Property tax exemptions
Property tax exemptions can reduce the amount someone owes in property taxes. What exemptions are available—and who can qualify for them—varies by state and locality. But there are some possible examples of property tax exemptions that it can help to know about:
- Homestead exemption: These exemptions reduce the taxable value of the home, which then lowers the owner’s property tax bill. To qualify, the property owner has to use the home as their primary residence. And they may have to meet additional requirements, like having low income, being a senior citizen, having a disability, or being a veteran or spouse of a veteran.
- Senior citizen exemption: Some states offer property tax exemptions for people above a certain age—often over 65—who meet certain eligibility requirements.
- Military exemption: Veterans and active service members may qualify for property tax exemptions. There may be additional requirements for this exemption, too.
- Disability exemption: Property owners with disabilities may qualify for a property tax exemption.
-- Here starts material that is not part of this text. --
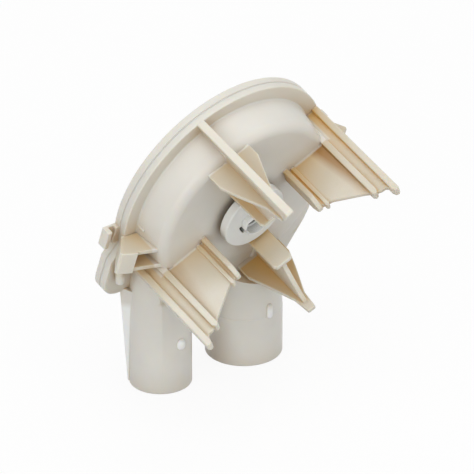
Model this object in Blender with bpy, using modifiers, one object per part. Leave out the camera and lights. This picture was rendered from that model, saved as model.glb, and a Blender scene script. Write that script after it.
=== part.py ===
"""Washing machine drain pump: moulded housing with four motor brackets, two ports and a rotor."""

import math

import bmesh
import bpy
from mathutils import Matrix, Vector

MM = 0.001

# Driving dimensions in millimetres. w runs along the pump axis from the cover's back face
# towards the motor, x is to the right seen from the motor, and u is up across both.
GAP = 0.3
RUNNING_GAP = 0.06
WALL = 2.5
PORT_LEAN = 20.45
FLANGE_R = 49.3
FLANGE_W = 6.5
SEAM_W = 3.3
COVER_FLOOR_W = 1.3
WALL_ROOT_R = 43.1
CORNER_X = -42.6
CORNER_U = -33.0
CORNER_R = 9.0
FACE_W = 20.93
FACE_FILLET = 4.4
FACE_OUTER_R = 41.6
LEDGE_U = -27.6
LEDGE_DEPTH = 1.2
HUB_R = 14.5
HUB_STANDOFF = 5.97
HUB_DISC = 3.9
STEM_R = 7.0
MOUTH_R = 6.4
MOUTH_DEPTH = 3.4
SOCKET_R = 4.7
SOCKET_FLAT = 2.8
SOCKET_FLAT_ANGLE = 139.0
SOCKET_DEPTH = 17.0
COLLAR_R = 6.9
COLLAR_RISE = 2.6
PORT_REACH = 75.12
PORT_WALL = 2.3
OUTLET_R = 12.7
OUTLET_X = -25.5
OUTLET_W = 26.6
INLET_R = 15.875
INLET_X = 17.1
INLET_W = 28.4
BRACKET_WEB = 2.0
GUIDE_RIB = 4.8
WING_RIB = 3.4
GUIDE_PLATE_R = 21.1
WING_PLATE_R = 17.0
WING_R = 37.0
CLIP_WALL = 2.0
CLIP_LEFT_REACH = 56.0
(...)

Remember, these are just some common types of property tax exemptions. Each state and municipality has their own rules about what exemptions they offer and who qualifies.
Can you deduct property taxes?
Some property taxes are deductible on federal tax returns, but only if you choose to itemize your deductions.
There’s also a cap on how much you can deduct. Individuals can deduct a combined total of $10,000 in state and local income tax, sales tax and property tax. And married people filing separately are limited to $5,000. Those limits are in place through the 2025 tax year.
Special assessment taxes and HOA fees generally aren’t tax deductible.
Property taxes in a nutshell
When buying a home, it’s important to factor in all the continuing costs of home ownership. And property taxes are a big one to consider.
That way, you can get a more well-rounded idea of how much house you can afford. Plus, it’s helpful to know about personal property taxes on things like cars so you can factor that into your budget too.